Aside from the above trends, perhaps a shorter-term opportunity lies in the US. Markets currently assume that a Democrat win would be good for US renewables, and a Republican win would be negative.
I believe this to be overly simplistic. While a Democrat win would be more likely to lead to a continuation of the current policy environment in the US, an environment which the market likes I would add, it doesn’t necessarily follow that a Republican win would be quite as negative as is perhaps assumed.
The US Inflation Reduction Act, being the legislation driving financial incentives such as tax credits for new renewable power, is primarily of benefit to those states where fossil fuel production is a major part of the economy. Indeed, it is designed specifically to operate this way, offering financial incentives to build renewable energy assets in fossil fuel producing states. At the risk of over-simplifying, it is probably fair to say that these states tend to lean Republican, and it would therefore be an act of self-harm for a Republican president to change the existing system substantially.

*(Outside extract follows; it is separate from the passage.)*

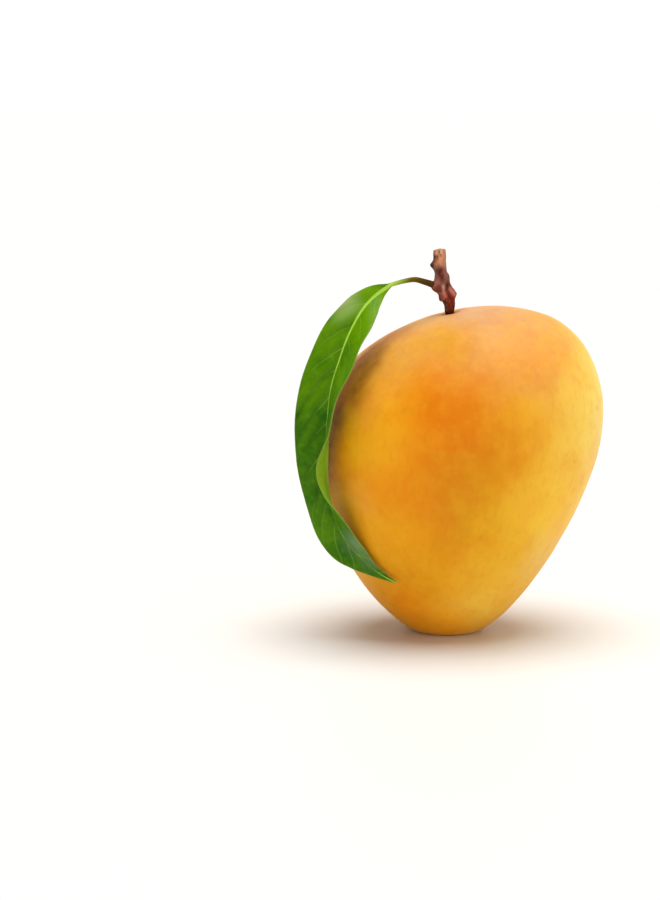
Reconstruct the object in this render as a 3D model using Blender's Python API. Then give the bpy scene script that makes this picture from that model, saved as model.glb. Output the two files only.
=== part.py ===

Finally, renewable energy demand is, to an extent, being driven by investment in new datacentres. This is particularly the case for datacentres with artificial intelligence capability, where power demand is even greater. I would expect that these trends will continue unabated, irrespective of the outcome of the US presidential election.
In summary, I believe that many of the negative trends seen in recent years are now giving way to a more benign outlook for renewable energy investment, and I hope that this might trigger a turnaround in the performance of the sector. The Premier Miton Global Renewables Trust will continue to provide a broad spread of renewable energy companies and will seek to benefit from any improvement in the investment environment.